Friday, January 9, 2009

The Hosts: Detroit Psychedelics!

The Hosts

self titled

A great way to honor Ron Asheton and his sad, early passing would be to review a band from Detroit. In a town whose musical heritage and continuous contribution to rock 'n' roll is always in the forefront, The Hosts offer up a strange compliment to the better known, garage rock type music that The Motor City is better known for. On their debut album, The Hosts present what can best be termed as vintage California folk psychedelia. On the opening track "Thunder Boy", Melissa Host takes a vocal prominence that's coupled with jangling guitars and a few tasteful solos that cannot be anything but played on old guitars; one just feels it. There's also some imagery akin to the beach, although it's hard to describe further. Although I can't say "Stripper Girl" hits close to home, I've heard many stories that I'm sure plenty of you could corraborate on "She bums a smoke and she gets free drinks, but the dope ain't free, and her apartment stinks, all the troubles come double, her psychology comes for free." The song is dense with surf/western style guitar playing that enhance am emotion of solitude, but the often and never pleasant melodic violin(?) screetches lend an abrasiveness that somehow communicates flawed beauty in a way that's not to be taken too seriously.

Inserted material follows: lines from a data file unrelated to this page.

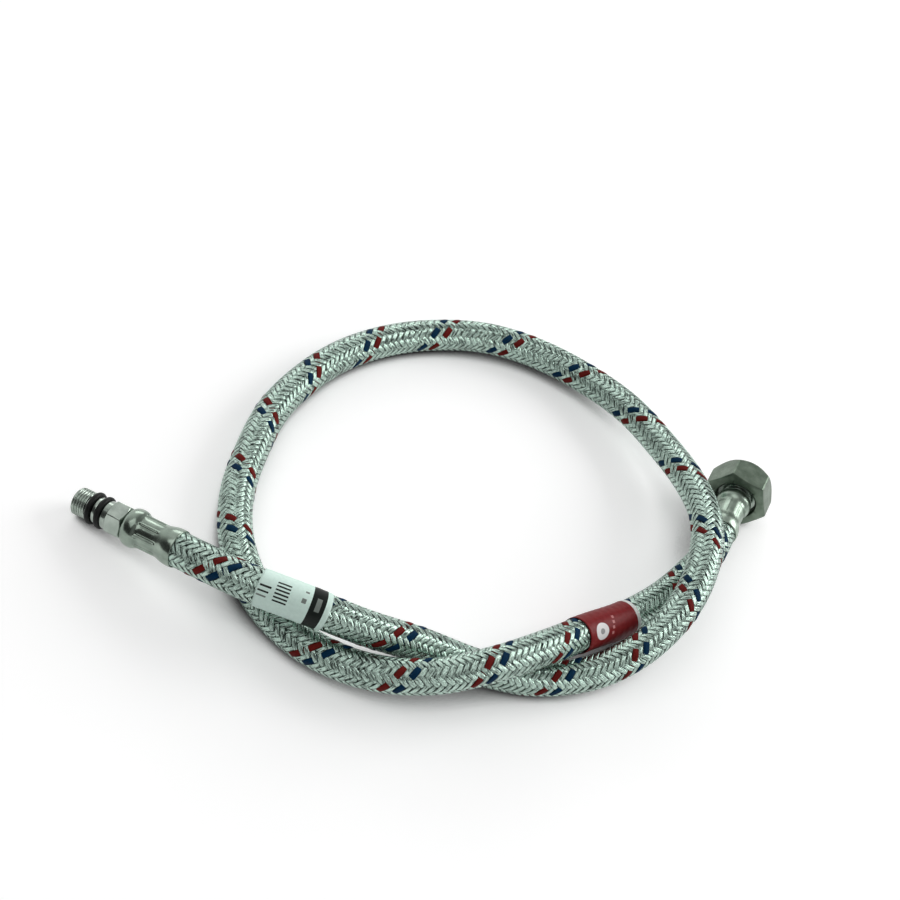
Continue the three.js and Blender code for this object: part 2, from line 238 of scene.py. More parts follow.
# Wrap labels, along the hose from the tail ferrule's mouth
WHITE_LABEL_ENDS = (30.0, 53.4)
RED_LABEL_ENDS = (702.5, 731.5)
LABEL_RADIUS = 6.4
LABEL_THICKNESS = 0.12
LABEL_OVERLAP = 24.0
LABEL_SEAM = 215.0
LABEL_COLUMNS = 97
LABEL_ROWS = 33
# The lapped end rises over the start, from a share of the lap and by a bit over one sheet
LAP_START_SHARE = 0.4
LAP_RISE_TURN = 300.0
LAP_LIFT = 1.3
WRINKLE_HEIGHT = 0.035
WRINKLE_RUN = 1.9
# The distance that a label's v of 1 stands for, and where the red label's v starts
LABEL_V_SPAN = 100.0
RED_LABEL_ORIGIN = 700.0
# The printed disc: its stretch along the hose and the share of it that is core
DISC_SQUEEZE = 0.88
DISC_CORE = 0.34


# Materials: noise in features to the metre, bumps in metres
WIRE_TONE_RUN = 9.0
WIRE_TONE_SCALE = 2.3
WIRE_TONE_DETAIL = 1.5
STRAND_TONE_RUN = 8.0
WIRE_ROUGHNESS_SPREAD = 0.3
WIRE_BUMP = 0.00009
METAL_BLOTCHES = 260.0
METAL_ROUGHNESS_SPREAD = 0.16
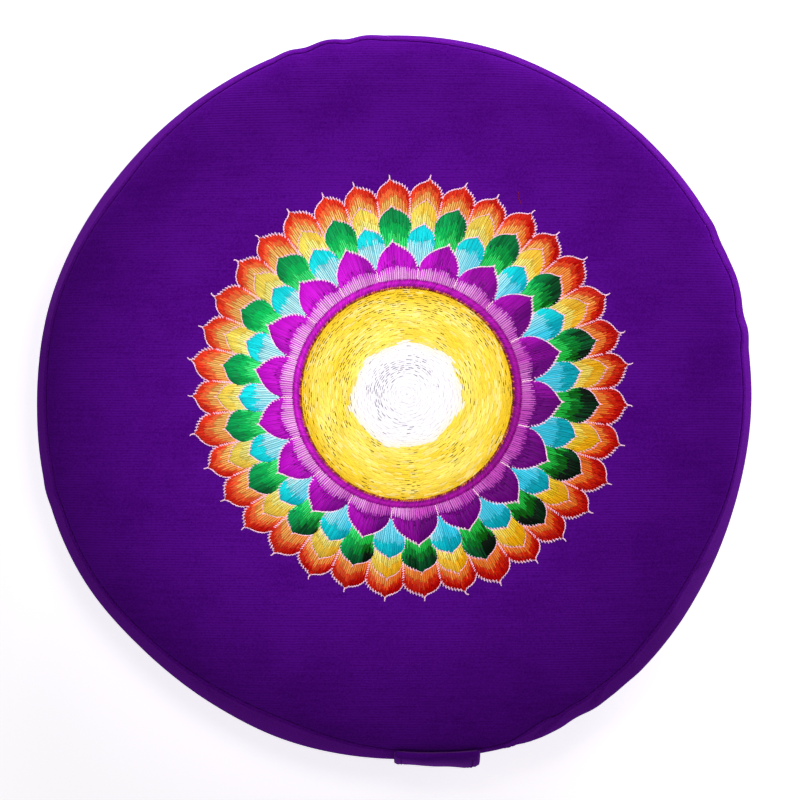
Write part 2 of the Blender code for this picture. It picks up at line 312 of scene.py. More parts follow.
def panel_height(x, y):
    """The top panel's upper face."""
    bearing = np.degrees(np.arctan2(y, x)) % 360.0
    radius, seam_z, pucker = (np.interp(bearing, FINE_BEARINGS, values, period=360.0) for values in FINE_RIM)
    reach = np.hypot(x, y)
    inside = np.maximum(radius - reach, 0.0)
    z = crown(reach / radius, bearing, seam_z) - SEAM_DITCH * ditch(inside)
    z += pucker * np.exp(-inside / PUCKER_REACH) * rising(inside, 0.004)
    return z + UNDULATION * sum_of(SLOW_WAVES, x, y) / 3.0 * rising(inside, 0.03)


def above_panel(lift):
    return lambda x, y: panel_height(x, y) + lift


# ------------ meshes
def around(radius, bearing, z):
    """Points at radii, bearings and heights round the cushion's axis (n, 3)."""
    angle = np.radians(bearing)
    return np.stack(np.broadcast_arrays(radius * np.cos(angle), radius * np.sin(angle), z), -1)


def tube_faces(count, rows, first=0):
    """Quads between rows of so many points that each go round."""
    near = np.arange(count)
    far = (near + 1) % count
    low = first + count * np.arange(rows - 1)[:, None]
    return np.stack([low + near, low + far, low + count + far, low + count + near], -1).reshape(-1, 4)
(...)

Although the material on their debut is electric folk and psychedelic, the musical tone carries a bright powerpop feel that's a little less emotionally intense as earlier electric/psych/folk bands like Love, but songs like "I Keep Falling Down" are no less instrumentally engaging. The song "Ode To Missy Caldwell" is an almost uptempo song about a pathetic person. If there's a great dance song that's entirely negative, this is it. In true '60s psychedelic fashion, The Hosts create a political protest song, infuse it with jangly guitar licks, background vocals that sound like Tibetan chants, flutes, and some great guitar effects that sound like bee buzzing just to point out the pathetic truth that certain things currently happening make no practical sense on "Buffalo" to create a great piece that's never overbearing or "hippie" (only in the negative sense). Other tracks on their debut look to an early '70s beat with more CCR influence than Byrds such as "Pick Up Your Feet", but the results are no less powerpop and still carry a retropop feel, although slightly bluesy. They're songs push towards early '70s maintream, singer/songwriter folk rock such as "Almost Lost My Way," "Gone", or the less notable "Seize The Moment". Although the sound is not always derived from earlier sources, there's a pervasive, retro jingle/jangle and occasionally surf guitar throught the songs such as the notable "So Hard To Let Go." There's more hidden potential on the more electric tracks like "Devil Dog Road," a Summer of Love, Haight-Ashbury, blues romp that throws one back to Jefferson Airplane at The Fillmore, complete with a light show and acidic guitar solo.

As participants in "The New Paisley Movement", The Hosts are about a feel to the music and not a type of music other than psychedelic. The musical influences on their debut are broad and thus, have an audience to those with a broader musical outlook, but the songs are mostly really good and there are plenty of hidden gems, tasty psychedelic riffs, vintage Vox 12 strings and Rickenbackers to get you jingle-jangle fix, and a few powerpop beats to boot. Aside from that, the album artwork is an acid trip in and of itself. It's been a long overdue task to bring back acid, loveins, paisley, Nehru jackets, and music that's a little weird but still fun. Although in variable styles and sometimes with variable results, The Hosts have done their part to make swirling, colorful music again. One can only imagine their future possibilities.

The debut album from The Hosts is available at iTunes, CD Baby (personally preferred as an indie biz that gives a lot more back to the artists), and Amazon.


mratthew said...

Your title line is grossly ungrammatical. It presently reads essentially: "You are home on the web for all things garage...", because 'you're' is a contraction of 'you are'. I think you wanted to use the possessive 'your'. I like your website, but that's a painful piece of English to display right at the top of your page.

The Paisley Umbrella said...

I made a spelling error and was likely too tired to realize it when I created the page. A bit of a nuisance to have something so ungrammatically correct and not befitting of a writer, but wow! I guess I really hurt the guy's feelings! Luckily, I won't be asking him to send me a CD to review.